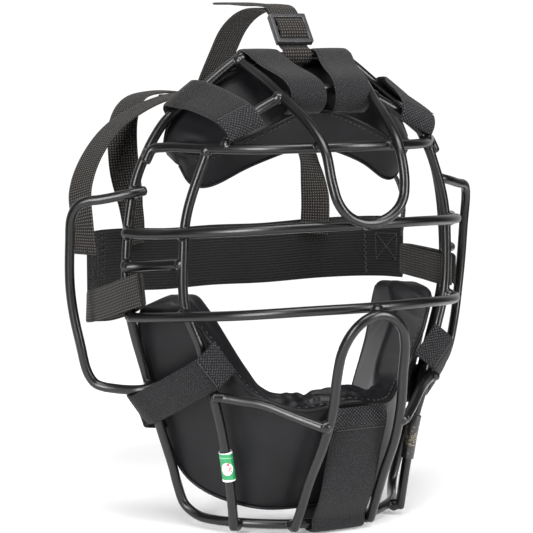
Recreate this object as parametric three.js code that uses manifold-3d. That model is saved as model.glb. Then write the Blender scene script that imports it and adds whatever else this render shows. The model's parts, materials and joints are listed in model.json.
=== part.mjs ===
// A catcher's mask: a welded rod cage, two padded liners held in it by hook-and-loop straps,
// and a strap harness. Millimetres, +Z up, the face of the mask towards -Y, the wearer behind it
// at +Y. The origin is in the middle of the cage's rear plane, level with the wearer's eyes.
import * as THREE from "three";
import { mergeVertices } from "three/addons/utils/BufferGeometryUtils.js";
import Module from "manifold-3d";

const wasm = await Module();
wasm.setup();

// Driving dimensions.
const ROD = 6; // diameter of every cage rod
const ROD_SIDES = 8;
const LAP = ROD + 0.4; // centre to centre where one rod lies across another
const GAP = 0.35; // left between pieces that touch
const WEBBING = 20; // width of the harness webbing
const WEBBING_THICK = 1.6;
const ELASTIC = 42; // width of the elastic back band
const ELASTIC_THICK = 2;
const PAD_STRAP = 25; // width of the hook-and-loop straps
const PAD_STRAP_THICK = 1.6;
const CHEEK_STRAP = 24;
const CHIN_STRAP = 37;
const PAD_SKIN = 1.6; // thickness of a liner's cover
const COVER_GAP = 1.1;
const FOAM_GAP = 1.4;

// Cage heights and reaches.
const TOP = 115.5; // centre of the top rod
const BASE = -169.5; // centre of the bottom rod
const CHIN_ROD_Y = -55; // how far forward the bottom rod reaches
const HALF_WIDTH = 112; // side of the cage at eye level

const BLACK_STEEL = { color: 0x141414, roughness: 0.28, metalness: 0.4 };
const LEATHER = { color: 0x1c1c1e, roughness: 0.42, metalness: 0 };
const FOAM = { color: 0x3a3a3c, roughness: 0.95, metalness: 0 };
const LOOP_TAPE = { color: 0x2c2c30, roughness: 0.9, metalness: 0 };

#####

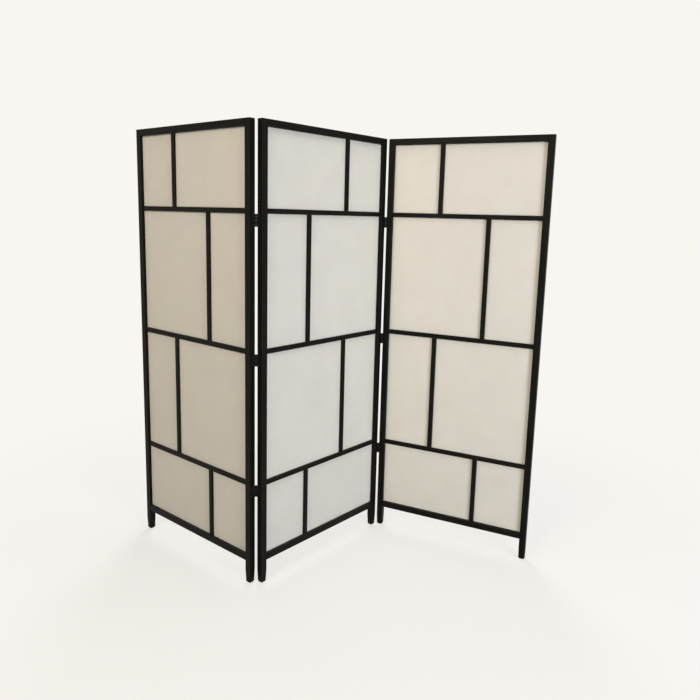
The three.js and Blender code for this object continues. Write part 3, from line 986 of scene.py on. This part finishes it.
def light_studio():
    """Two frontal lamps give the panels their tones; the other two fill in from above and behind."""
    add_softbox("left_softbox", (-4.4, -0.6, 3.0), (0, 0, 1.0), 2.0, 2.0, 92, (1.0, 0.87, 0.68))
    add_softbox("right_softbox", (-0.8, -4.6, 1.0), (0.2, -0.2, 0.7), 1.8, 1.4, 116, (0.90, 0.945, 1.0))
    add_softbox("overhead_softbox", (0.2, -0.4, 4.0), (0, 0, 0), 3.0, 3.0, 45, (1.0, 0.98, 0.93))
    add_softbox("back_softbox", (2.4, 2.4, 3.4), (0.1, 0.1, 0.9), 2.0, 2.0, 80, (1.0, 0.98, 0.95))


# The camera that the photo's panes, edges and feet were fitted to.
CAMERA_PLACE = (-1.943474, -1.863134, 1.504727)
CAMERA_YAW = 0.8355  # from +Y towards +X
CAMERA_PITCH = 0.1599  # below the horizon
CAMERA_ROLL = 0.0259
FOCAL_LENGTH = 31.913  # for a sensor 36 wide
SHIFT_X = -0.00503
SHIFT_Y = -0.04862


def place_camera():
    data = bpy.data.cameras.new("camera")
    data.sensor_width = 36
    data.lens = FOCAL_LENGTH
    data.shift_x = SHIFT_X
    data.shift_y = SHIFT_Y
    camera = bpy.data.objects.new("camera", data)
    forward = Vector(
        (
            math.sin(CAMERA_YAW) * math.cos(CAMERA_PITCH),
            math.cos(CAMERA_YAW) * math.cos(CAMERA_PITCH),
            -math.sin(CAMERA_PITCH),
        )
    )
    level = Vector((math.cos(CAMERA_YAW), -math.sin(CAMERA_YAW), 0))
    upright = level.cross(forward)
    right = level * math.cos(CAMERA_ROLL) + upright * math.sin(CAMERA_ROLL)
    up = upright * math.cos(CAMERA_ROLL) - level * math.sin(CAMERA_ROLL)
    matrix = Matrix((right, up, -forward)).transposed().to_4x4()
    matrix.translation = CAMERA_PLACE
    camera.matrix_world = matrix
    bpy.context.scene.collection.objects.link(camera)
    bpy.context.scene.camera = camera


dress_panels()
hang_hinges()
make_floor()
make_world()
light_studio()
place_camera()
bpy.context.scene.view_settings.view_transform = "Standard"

#####

● TASK DETAILS
Retype exactly what runs from the line containing "The three.js and" through the line containing "SHIFT_Y = -0.04862", both lines included, and stop there.

● RESULT FOR THIS TASK
The three.js and Blender code for this object continues. Write part 3, from line 986 of scene.py on. This part finishes it.
def light_studio():
    """Two frontal lamps give the panels their tones; the other two fill in from above and behind."""
    add_softbox("left_softbox", (-4.4, -0.6, 3.0), (0, 0, 1.0), 2.0, 2.0, 92, (1.0, 0.87, 0.68))
    add_softbox("right_softbox", (-0.8, -4.6, 1.0), (0.2, -0.2, 0.7), 1.8, 1.4, 116, (0.90, 0.945, 1.0))
    add_softbox("overhead_softbox", (0.2, -0.4, 4.0), (0, 0, 0), 3.0, 3.0, 45, (1.0, 0.98, 0.93))
    add_softbox("back_softbox", (2.4, 2.4, 3.4), (0.1, 0.1, 0.9), 2.0, 2.0, 80, (1.0, 0.98, 0.95))


# The camera that the photo's panes, edges and feet were fitted to.
CAMERA_PLACE = (-1.943474, -1.863134, 1.504727)
CAMERA_YAW = 0.8355  # from +Y towards +X
CAMERA_PITCH = 0.1599  # below the horizon
CAMERA_ROLL = 0.0259
FOCAL_LENGTH = 31.913  # for a sensor 36 wide
SHIFT_X = -0.00503
SHIFT_Y = -0.04862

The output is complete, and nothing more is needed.